| WHAT YOU WILL DO |
Up to and including the line with "Vector = FreeCAD.Vector", please set down the entries below exactly, starting from the first line.

| DATASET EXCERPTS |
◇ ◇ ◇ ◇ ◇
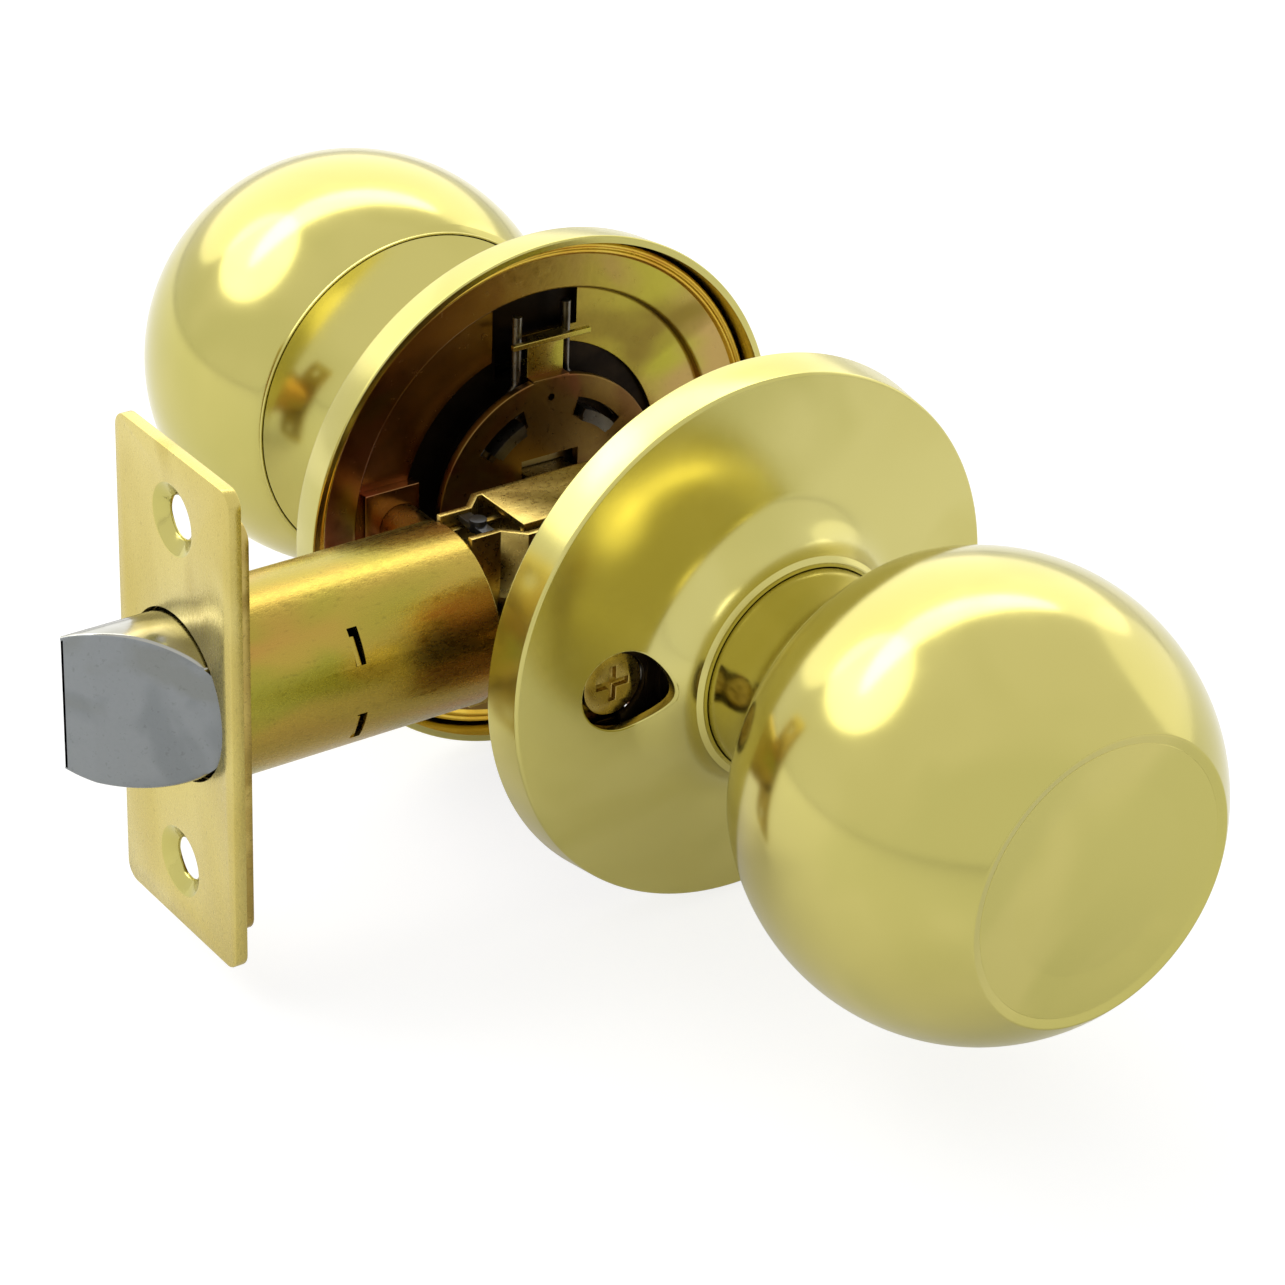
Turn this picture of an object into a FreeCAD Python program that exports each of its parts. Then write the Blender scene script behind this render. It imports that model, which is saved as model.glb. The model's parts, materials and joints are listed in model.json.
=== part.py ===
"""Passage door knob set: two ball knobs on sprung roses, a square spindle and a tubular spring latch.

Frame, in millimetres: the spindle turns about Y, the latch bolt slides along X and both axes cross at the
origin, half way through the door. The bolt points to -X, the inside knob is at -Y, the outside knob at +Y.
"""
import FreeCAD, Part
import math
import os

import Sketcher

Vector = FreeCAD.Vector

SIZES = {
    # door and the cross holes it is bored with
    "door_thickness": 36.0,
    "backset": 60.0,
    "screw_place": 19.0,
    # knob: a spun ball with a flat, slightly sunk face and a rolled lip where the neck goes in
    "knob_radius": 26.0,
    "knob_reach": 43.5,
    "knob_sheet": 0.9,
    "knob_lip_set": 14.2,
    "knob_lip_width": 0.85,
    "face_radius": 16.6,
    "face_sink": 0.7,
    "face_ease": 1.2,
    # neck: a trumpet that narrows to a sleeve round the shank
    "neck_radius": 12.3,
    "neck_tuck": 0.06,
    "neck_flare_radius": 15.6,
    "neck_inner_end": 8.5,
    # rose: a pressed dish with a collar that the neck turns in
    "rose_radius": 32.2,
    "rose_taper": 0.6,
    "rose_depth": 4.75,
    "rose_sheet": 0.9,
    "rose_dome": 1.8,
    "rose_edge_ease": 0.4,
    "fillet_sweep": 82.0,
    "collar_radius": 13.5,
    "collar_depth": 13.0,
    "collar_straight": 0.5,
    "rose_hole_radius": 4.8,
    # mounting plate under the rose
    "plate_sheet": 0.7,
    "plate_lift": 2.5,
    "plate_gap": 0.25,
    "plate_rim_width": 5.8,
    "plate_face_depth": 3.8,
    "plate_opening": 17.8,
    "window_width": 11.7,
    "window_low": 19.3,
    "window_height": 4.2,
    "leg_slot_width": 2.0,
    "pocket_depth": 2.4,
    "pocket_width": 8.4,
    "pocket_start": 16.4,
    "pocket_end": 23.7,
    # spring cup, coil and legs
    "cup_radius": 15.1,
    "cup_sheet": 0.6,
    "cup_drop": 0.4,
    "cup_flange_radius": 18.6,
    "spring_wire": 1.2,
    "spring_radius": 13.4,
    "spring_pitch": 1.1,
    "spring_turns": 1.0,
    "leg_spread": 3.7,
    "leg_top": 23.0,
    # driver disc with its T-shaped tab
    "driver_radius": 15.2,
    "driver_sheet": 1.1,
    "driver_hole_width": 7.9,
    "driver_hole_height": 10.6,
    "driver_mark_radius": 0.45,
    "driver_mark_place": 12.7,
    "tab_width": 5.0,
    "tab_sheet": 0.6,
    "tab_set": 1.4,
    "tab_reach": 3.6,
    "tab_top": 20.3,
    "tab_bar_width": 10.7,
    "tab_bar_depth": 0.7,
    "stop_width": 4.8,
    "prong_lean": 35.0,
    "prong_spread": 13.0,
    "prong_slot_spread": 17.0,
    "prong_slot_radius": 12.4,
    "claw_spread": 12.0,
    "claw_reach": 1.5,
    "claw_height": 0.9,
    # shank, its bush and its snap ring
    "shank_radius": 11.3,
    "shank_sheet": 1.0,
    "shank_end": 22.0,
    "running_gap": 0.06,
    "seat_gap": 0.03,
    "bush_wall": 1.0,
    "bush_flange": 14.0,
    "bush_flange_thickness": 0.9,
    "ring_sheet": 0.8,
    "ring_radius": 13.0,
    "ring_groove": 0.4,
    # spindle and the plugs that it drives
    "spindle_side": 6.5,
    "spindle_play": 0.08,
    "spindle_half_length": 29.0,
    "hub_start": 2.0,
    "hub_end": 13.0,
    # machine screws and the posts they pull on
    "screw_radius": 2.0,
    "screw_clearance": 0.15,
    "screw_head_radius": 3.7,
    "screw_head_height": 1.5,
    "screw_reach": 12.0,
    "cross_width": 0.9,
    "cross_length": 4.2,
    "cross_depth": 0.8,
    "post_radius": 2.8,
    "post_end": 7.0,
    # latch front
    "faceplate_height": 58.0,
    "faceplate_width": 24.0,
    "faceplate_sheet": 1.5,
    "faceplate_corner": 2.0,
    "faceplate_screw_spacing": 42.0,
    "faceplate_hole": 2.4,
    "countersink_radius": 4.1,
    "countersink_depth": 1.1,
    "backplate_height": 49.5,
    "backplate_width": 23.4,
    "backplate_sheet": 1.0,
    "backplate_hole": 4.5,
    # latch tube
    "tube_radius": 10.55,
    "tube_sheet": 0.8,
    "tube_end": 25.2,
    "dimple_place": 43.0,
    "dimple_width": 2.7,
    "dimple_length": 4.6,
    "dimple_depth": 1.5,
    # bolt
    "bolt_radius": 9.35,
    "bolt_play": 0.35,
    "bolt_throw": 11.5,
    "bolt_flat": 4.6,
    "bolt_nose": 0.9,
    "bolt_rear": 48.5,
    "bolt_bore": 5.0,
    "bolt_bore_end": 61.5,
    "bolt_slot_end": 65.0,
    "pin_place": 63.2,
    "pin_radius": 1.0,
    "pin_half_length": 8.6,
    # bolt spring, draw bar and spring seat
    "coil_radius": 4.2,
    "coil_wire": 0.8,
    "coil_turns": 6,
    "bar_width": 3.6,
    "bar_sheet": 1.6,
    "seat_place": 35.1,
    "seat_sheet": 0.8,
    # folded tail case
    "case_sheet": 0.8,
    "case_waist": 2.8,
    "case_half_width": 5.0,
    "case_height": 21.2,
    "case_waist_end": 20.8,
    "case_shoulder": 18.6,
    "case_tail": 13.0,
    "case_neck_height": 16.0,
    "case_gap": 0.3,
    "lid_front": 18.0,
    "lid_near_edge": 2.7,
    "lid_lip": 1.6,
    "wing_slot": 9.0,
    "bridge_place": 21.8,
    "bridge_width": 1.6,
    "bridge_rise": 0.3,
    "rivet_radius": 1.0,
    "rivet_head": 1.6,
    "rivet_height": 0.6,
    "rivet_back": 2.0,
    "rivet_lift": 7.5,
    # retractor and cam
    "retractor_sheet": 0.8,
    "retractor_half_width": 1.7,
    "web_place": 34.0,
    "rail_low": 6.3,
    "rail_high": 9.1,
    "lug_low": 8.0,
    "lug_face": 4.15,
    "lug_sheet": 1.5,
    "cam_radius": 5.5,
    "cam_shoulder": 5.95,
    "cam_play": 0.2,
    "wing_radius": 10.6,
    "wing_tip": 0.8,
    "wing_lean": 33.0,
    "wing_sheet": 2.8,
}

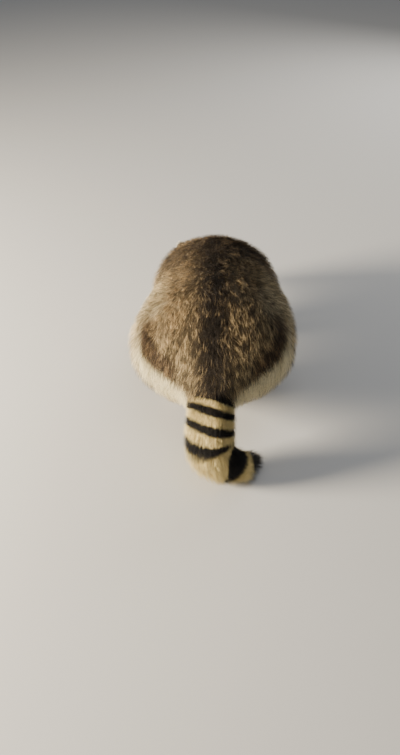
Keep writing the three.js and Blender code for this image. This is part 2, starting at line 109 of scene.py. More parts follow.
def softbox(name, at, aim, across, power, tone):
    """A round lamp at a place, turned to face another."""
    lamp = bpy.data.lights.new(name, "AREA")
    lamp.shape = "DISK"
    lamp.size, lamp.energy, lamp.color = across, power, tone
    stand = bpy.data.objects.new(name, lamp)
    bpy.context.collection.objects.link(stand)
    stand.location = at
    stand.rotation_euler = (Vector(aim) - Vector(at)).to_track_quat("-Z", "Y").to_euler()


softbox("key_softbox", (2.45, 0.55, 0.70), (0, 0, 0.15), 0.8, 325, (1.0, 0.88, 0.70))
softbox("top_softbox", (-0.3, 0.2, 2.6), (0, 0, 0.1), 1.6, 7, (0.95, 0.97, 1.0))
softbox("front_softbox", (-1.4, -2.2, 1.4), (0, -0.2, 0.12), 1.4, 30, (1.0, 0.97, 0.93))

CAMERA_AZIMUTH, CAMERA_HEIGHT, CAMERA_AWAY = 180, 38, 1.30
SENSOR, FOCAL_PIXELS, FRAME_HIGH = 36.0, 604.0, 755
AIM_PIXEL, FRAME_MIDDLE = (213, 332), (200, 377.5)
AIM_POINT = Vector((0, 0.0383, 0.15))
turn, tilt = math.radians(CAMERA_AZIMUTH), math.radians(CAMERA_HEIGHT)
back = Vector((math.sin(turn) * math.cos(tilt), -math.cos(turn) * math.cos(tilt), math.sin(tilt)))
camera_data = bpy.data.cameras.new("camera")
camera_data.sensor_width, camera_data.sensor_fit = SENSOR, "AUTO"
camera_data.lens = FOCAL_PIXELS / FRAME_HIGH * SENSOR
camera = bpy.data.objects.new("camera", camera_data)
bpy.context.collection.objects.link(camera)
camera.location = AIM_POINT + back * CAMERA_AWAY
off_x = (AIM_PIXEL[0] - FRAME_MIDDLE[0]) / FOCAL_PIXELS
off_y = (FRAME_MIDDLE[1] - AIM_PIXEL[1]) / FOCAL_PIXELS
camera.rotation_mode = "QUATERNION"
straight = (-back).to_track_quat("-Z", "Y")
swing = Vector((0, 0, -1)).rotation_difference(Vector((off_x, off_y, -1)).normalized())
camera.rotation_quaternion = straight @ swing.inverted()
bpy.context.scene.camera = camera


# ------------------------------------------------------------------ skin
# The tanned hide, drawn in one piece over the body form from lips to tail
# tip. It lies below the tips of the coat by the coat's own depth, and it is
# bare only at the lids, lips, nostril edges and the soles.
VOXEL = 0.0042
MERGE_GAP, FATTEN = 0.00002, 0.0005
FILL = [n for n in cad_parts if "claw" not in n]
FLESH = [n for n in FILL if n != "nose" and not n.startswith("eye")]


def select_only(piece):
    bpy.ops.object.select_all(action="DESELECT")
    piece.select_set(True)
    bpy.context.view_layer.objects.active = piece


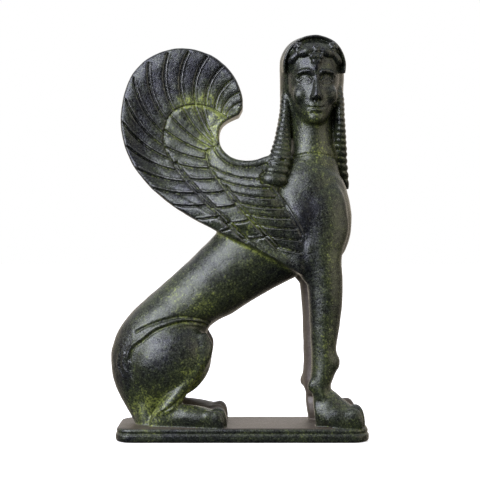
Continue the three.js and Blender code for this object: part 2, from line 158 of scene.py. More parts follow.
RUMP = [
    (5, -44, 6.4, 11.6, 11.6),
    (12, -45, 7.6, 11.6, 11.6),
    (24, -46, 9, 10.5, 10.5),
    (34, -44, 9, 9, 9),
]

# The two wings, joined back to back as one slab that thickens towards the shoulders.
WING = {"thin": 4.4, "thick": 17.4, "thin_at": (-44, 172), "thick_at": (28, 103), "edge": 1.5}
WING_INNER = [
    (0.6, 160), (-4.8, 157.6), (-8.2, 154.6), (-9.4, 150), (-8.5, 144.3), (-5, 140),
    (0.5, 137.6), (8, 137.6), (15, 139.6), (24, 141),
]
WING_SEAM = [(20, 122.5), (26, 111), (31, 100), (32, 91), (32, 80.5)]
WING_OUTER = [
    (22, 86.2), (6, 94.8), (-11.4, 103.2), (-24, 109.8), (-37.5, 119.2), (-49.2, 131.3),
    (-56.3, 145.2), (-58.3, 161.3), (-53.9, 179), (-43.8, 189.5), (-29, 194), (-14.2, 190.6),
    (-3.3, 181.6), (1.8, 171), (2.5, 163.5),
]
# Boundaries of the feather rows, each from the curl towards the body.
ROW_OUTER = [
    (-6, 159), (-15, 164.2), (-25, 164.9), (-33.2, 160.8), (-36.4, 152.5), (-35.8, 143.4),
    (-28.5, 131.3), (-14.3, 115.2), (3.8, 97.4),
]
ROW_INNER = [
    (-8.8, 145.4), (-15.4, 142.2), (-15, 137.6), (-12.4, 131.6), (-1.3, 116.6), (9.8, 104.2),
    (19.7, 93.4),
]
COVERT_ENDS = [(9, 130), (16, 122), (24.5, 110.5), (29.6, 100), (30.8, 90.5)]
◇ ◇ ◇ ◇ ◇
| RESPONSE FOR THIS EXERCISE |
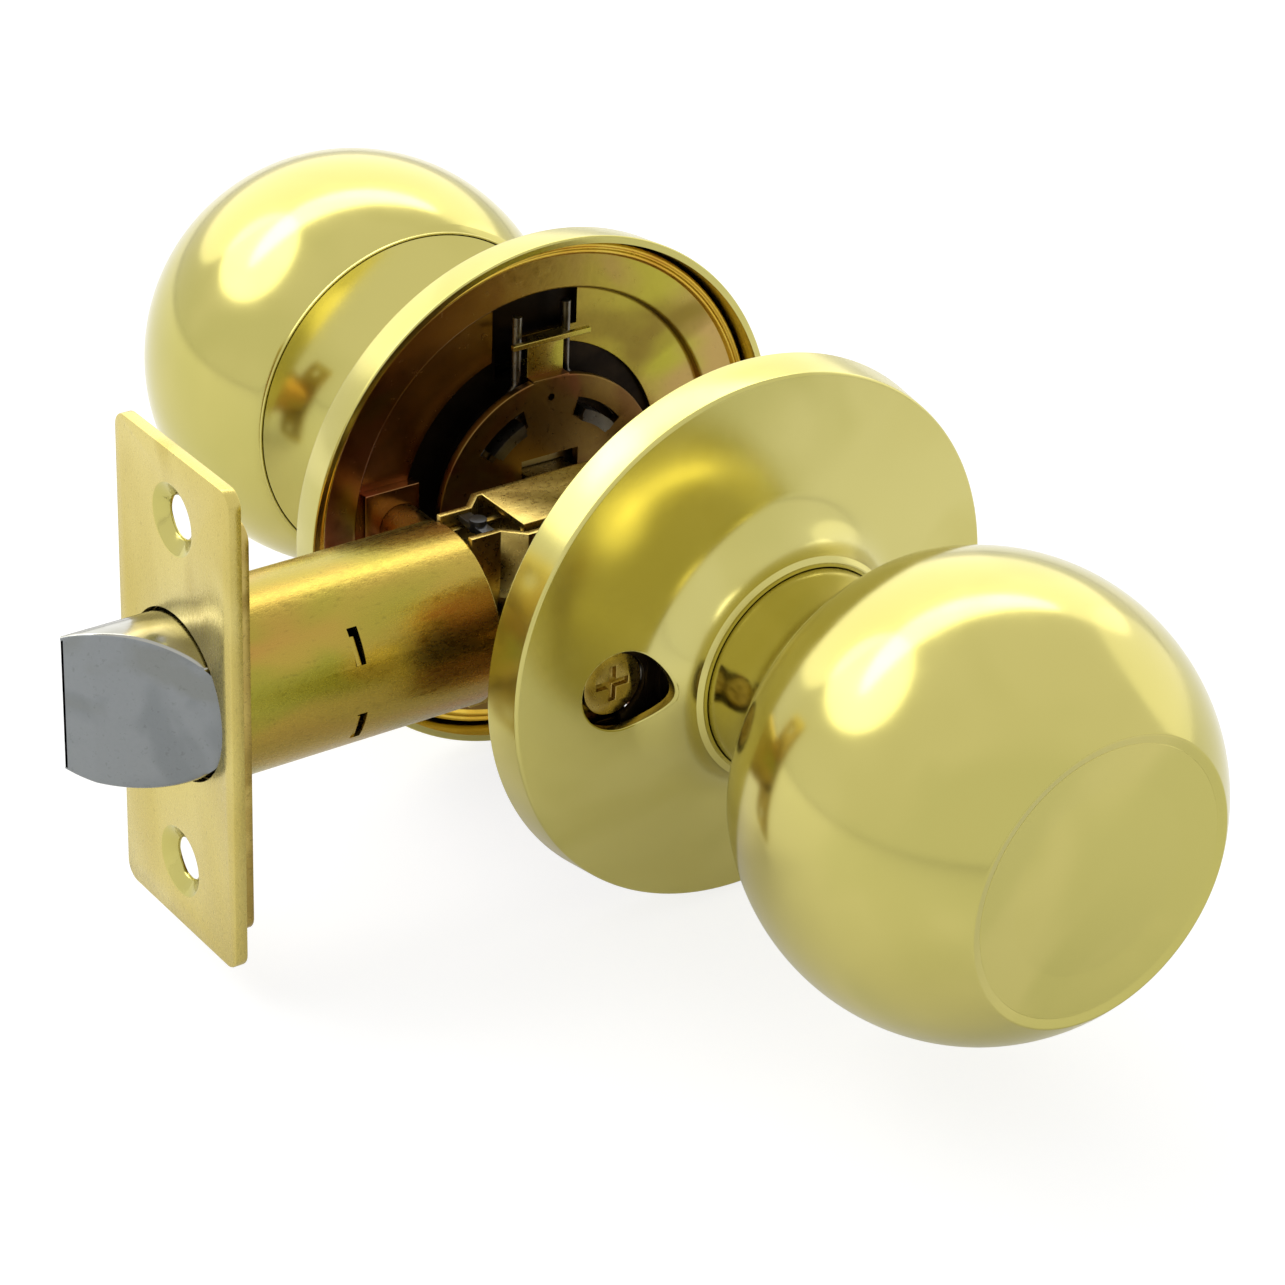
Turn this picture of an object into a FreeCAD Python program that exports each of its parts. Then write the Blender scene script behind this render. It imports that model, which is saved as model.glb. The model's parts, materials and joints are listed in model.json.
=== part.py ===
"""Passage door knob set: two ball knobs on sprung roses, a square spindle and a tubular spring latch.

Frame, in millimetres: the spindle turns about Y, the latch bolt slides along X and both axes cross at the
origin, half way through the door. The bolt points to -X, the inside knob is at -Y, the outside knob at +Y.
"""
import FreeCAD, Part
import math
import os

import Sketcher

Vector = FreeCAD.Vector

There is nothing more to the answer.